Per troppi anni nel Mezzogiorno, più che nel resto d’Italia, l’Ue è stata identificata con il cosiddetto vincolo esterno («Ce lo chiede l’Europa») o con i benefici concessi dal bilancio comunitario alle imprese e agli enti locali («Ci sono i fondi europei»).
Non c’è stato un serio confronto sul senso dell’integrazione europea, ma una passiva accettazione dei vincoli e delle opportunità legati allo «stare in Europa». Così in pochi anni gli italiani, soprattutto al Sud, sono diventati dai più europeisti i più euroscettici. A questo hanno certamente contribuito le accuse, diffuse tra tutte le forze politiche, alla «euroburocrazia» di Bruxelles: il facile capro espiatorio dei mali nazionali. Invece i problemi italiani hanno cause, non solo effetti, domestici, mentre solo europee possono essere le soluzioni. Non è chiudendo le nostre frontiere ai prodotti agricoli spagnoli o greci (per non dire di quelli tunisini o canadesi) che l’agricoltura del Mezzogiorno d’Italia ritroverà smalto e conquisterà quote crescenti del mercato mondiale. Non è certo tornando alla «liretta», cioè svalutando, che le famiglie italiane diverranno più floride o le imprese meridionali assumeranno più giovani. Oggi a vincere la sfida della crescita sono le aree del mondo che più sanno offrire qualità e innovazione, accettando la competizione globale: come spesso ripete il ministro Carlo Calenda, le imprese italiane devono cogliere l’opportunità di «importare» i tassi di crescita mondiali, più elevati di quelli italiani ed europei, offrendo il meglio del Made in Italy in ogni settore produttivo. La svalutazione, connessa all’uscita dell’Italia dall’euro – la proposta di Lega e 5 stelle – corrisponderebbe invece a una enorme tassa patrimoniale, abbattendo il valore del patrimonio delle famiglie, e a un gigantesco taglio dei salari reali, riducendo, per gli effetti sul cambio, il potere di acquisto degli italiani. Con l’iniziativa politica «Forza Europa», che presenteremo domani a Napoli (all’Istituto Italiano per gli Studi Filosofici, in via Monte di Dio 14), vogliamo opporre alla retorica anti-europeista e sovranista un messaggio chiaro e coraggioso: l’Europea aperta e unita è stata la più grande conquista di pace, libertà e benessere che il Vecchio Continente abbia vissuto nella sua storia plurisecolare e rimane la principale chance delle aree più povere e periferiche per integrarsi nel percorso di crescita comune. Quel che è avvenuto in Polonia, può avvenire in Campania.

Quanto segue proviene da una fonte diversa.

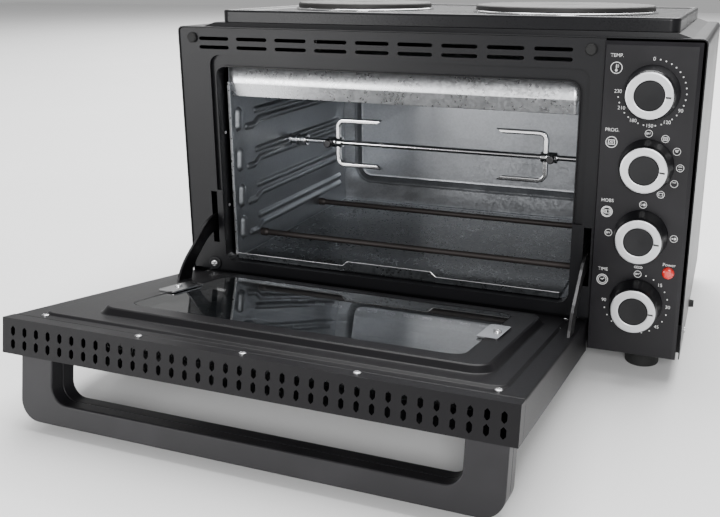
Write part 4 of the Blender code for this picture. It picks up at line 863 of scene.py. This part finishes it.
# %% Knobs
KNOBS = ("temperature", "program", "hob", "timer")
angle = math.radians(93.5)    # of the pointer, clockwise from the top
POINTING = np.array((math.sin(angle), math.cos(angle)))
ACROSS = np.array((math.cos(angle), -math.sin(angle)))
knob_centre = {}
for name in KNOBS:
    node = "knob_" + name
    low, high = span(node)
    centre = ((low + high) / 2)[[0, 2]]
    knob_centre[name] = centre
    face, seat, skirt = low[1], -0.0056, (high[0] - low[0]) / 2
    points = [(0.0030, 0.012), (0.0030, seat), (skirt, seat), (skirt - 0.0004, seat - 0.0016),
              (0.0212, face + 0.0030), (0.0203, face + 0.0009), (0.0198, face + 0.0009),
              (0.0125, face + 0.0009), (0.0123, face + 0.0002), (0.0116, face + 0.0002),
              (0.0004, face + 0.0007)]
    rounds = [0.0003, 0.0006, 0.0008, 0.0016, 0.0004, 0.0003, 0.0002, 0.0003, 0.001]
    cone = lathe(node + "_moulding", points, rounds, "y", centre, KNOB_PLASTIC, node, 128, 5)
    stand_in(node)
    points = [(0.0128, face + 0.0008), (0.0198, face + 0.0008), (0.0198, face + 0.0003), (0.0190, face),
              (0.0134, face), (0.0128, face + 0.0003), (0.0128, face + 0.0008)]
    finish = turned_aluminium("turned ring " + name, 1, np.array((centre[0], 0, centre[1])) + CORNER)
    rounds = [0.0001, 0.0003, 0.0005, 0.0005, 0.0002]
    ring = lathe(node + "_ring", points, rounds, "y", centre, finish, node, 160, ends=False)
    along = np.linspace(0.0133, 0.0178, 8)
    half = np.array((-0.0008, 0.0008))
    flat = centre + along[:, None, None] * POINTING + half[None, :, None] * ACROSS
    outline = np.concatenate((flat[:, 0], flat[::-1, 1]))
    levels = np.stack([raised(outline, "y", level) for level in (face + 0.0002, face - 0.00008)])
    tick = skin(node + "_tick", on_cabinet(levels), TICK_INK, node)
    print(node, "centre", (centre / MM).round(1))

# %% [markdown]
# ## Dials and legends
#
# The dials are pad-printed in white. Each sign is a flat mesh a few hundredths of a
# millimetre off the panel: circles and strokes are drawn as thin ribbons, and letters
# come from Blender's own font, turned into a mesh before they are placed.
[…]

Per tutto il Mezzogiorno, questa è un’occasione per colmare un divario che la storia nazionale, per il suo particolarismo politico e territoriale e per la sua caratterista «dis-unità», ha finito per approfondire, fornendo una serie di incentivi perversi – spesa pubblica improduttiva, intermediazione pubblica parassitaria, democrazia «di scambio» – all’impoverimento e alla marginalizzazione. Questo vale anche su un tema che investe in primo luogo le regioni meridionali, quello dell’immigrazione. Non stiamo assistendo al fallimento dell’Europa, ma a quello della non Europa, cioè alla rappresentazione di cosa succede se un problema sovranazionale i migranti non fuggono dalla Libia verso l’Italia, ma dall’Africa e dall’Asia verso l’Europa – è gestito senza alcun tipo di coordinamento o di responsabilità condivisa tra gli Stati membri. La fiumana di migranti che vogliono andare in Francia, in Germania, in Olanda o nel Regno Unito diventano un problema siciliano, pugliese, calabrese o campano. Da tutti i punti di vista, anche da quello della sicurezza, l’Ue è quindi il nostro futuro migliore.